Let's Practice Running a Compare Means Analysis

Click on Analyze on the menubar, then select Compare Means, then select Means.
In the popup window, move Salary over to the Dependent List box, and move Gender over to the Independent List box. Now, you could just stop here and click OK to run the Compare Means analysis on just Salary and Gender (to see the mean salaries broken down by Gender), but we want to add another Layer to this analysis (i.e., another independent variable to compare our dependent variable (Salary) across). So click the Next button to add another Layer (add another independent variable).
In Layer 2, move over Work Field to the Independent List. (You could add more Layers, but we will stop here for this example). Click OK to run this Compare Means analysis.
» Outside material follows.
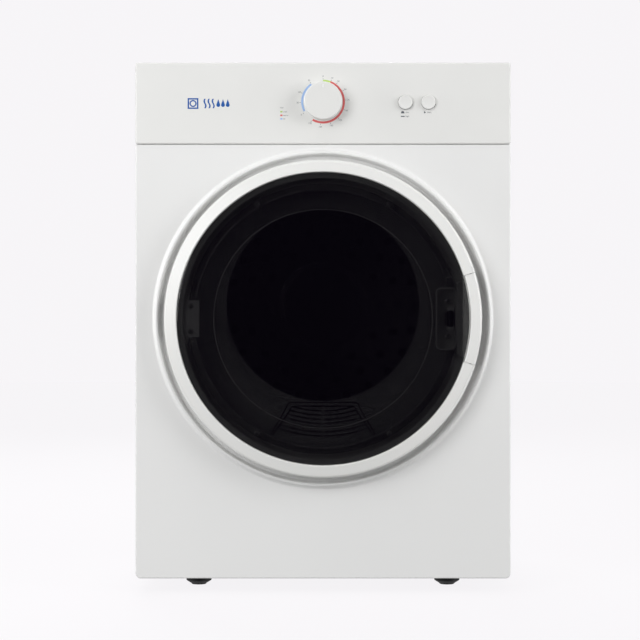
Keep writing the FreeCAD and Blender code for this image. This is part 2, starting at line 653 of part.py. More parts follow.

(Optional: If you click the Options button, you can adjust which metrics will be calculated in the analysis. By default, this analysis will calculate Mean, Number of Cases, and Standard Deviation, but you can add or remove different metrics for the analysis).Click Continue when you're done in this Options popup window).
After clicking OK and running your Compare Means analysis, you will see the following output:
Interpreting a Compare Means analysis with 2 Layers:
1. The top table Case Summary, just shows you how many individuals in our sample provided data for all 3 of the variables we selected.
2. The bottom table (labelled Report) is the actual Compare Means results table, It shows mean salaries broken down by each of the independent variables we selected (in this case, Gender and Work Field).
3. Let's break down each column:
  1. The far left column (in gray, labelled Gender) is our first Layer (i.e., our first independent variable that we selected). We see Gender in this first column, broken down by each of our Gender categories.
  2. The next column (in gray, labelled Work Field) is our second Layer (i.e., our 2nd independent variables that we selected). We see Work Field in this column, broken down by each Work Field category.
  3. The next column (in white, labelled Mean) displays the mean values of our dependent variable (Salary) broken down by the independent variables we selected for this analysis. The exact value shown in each cell is the mean salary for individuals in our sample who fell under the categories listed in each respective row. For example, the first cell under Mean (Salary) is 69166.67, which is the mean salary for Males who work in the Business field. In other words - within our sample, men who work in the Business field earn an average salary of $69,166.67. Another example - Females who work in the Government field earn an average salary of $88,750.00.
  4. The next column (labelled N) is the number of individuals in our sample who fell under each of the categories listed in the respective row. For example, 6 Males work in the Business field; 7 Females work in the Technology field.
  5. The final column (labelled Std. Deviation) is the standard deviation for each respective mean salary.
  6. The Total rows:
    1. You will notice in the Gender column (our Layer 1 column), a large row labelled Total. This row, which includes the 5 work fields to the right of it, shows the mean salaries for each Work Field regardless of Gender. In other words, these are the mean salaries across all individuals in our sample based solely on Work Field. For example, the mean salary for individuals in our sample who work in the Education field is $84,333.33. The mean salary for individuals who work in Business is $66,700.00. If you look at the N values to the right of each of these mean salary values, you will also see these are the total number of individuals in our sample who work in each Work Field.
    2. In the Work Field column (our Layer 2 column), you will also see rows labelled Total. These rows display the mean salary for each Gender regardless of Work Field. For example, the average salary for all Males in our sample, across all work fields, is $73,541.67. The average salary for all Females in our sample, across all work fields, is $78,769.23. You'll also notice the N value next to each of these mean salary values represents the total number of Males (24) and Females (26) in our sample. So if you're unsure what a Total value means, look to the other values in that row for clues as to what Total value you are looking at.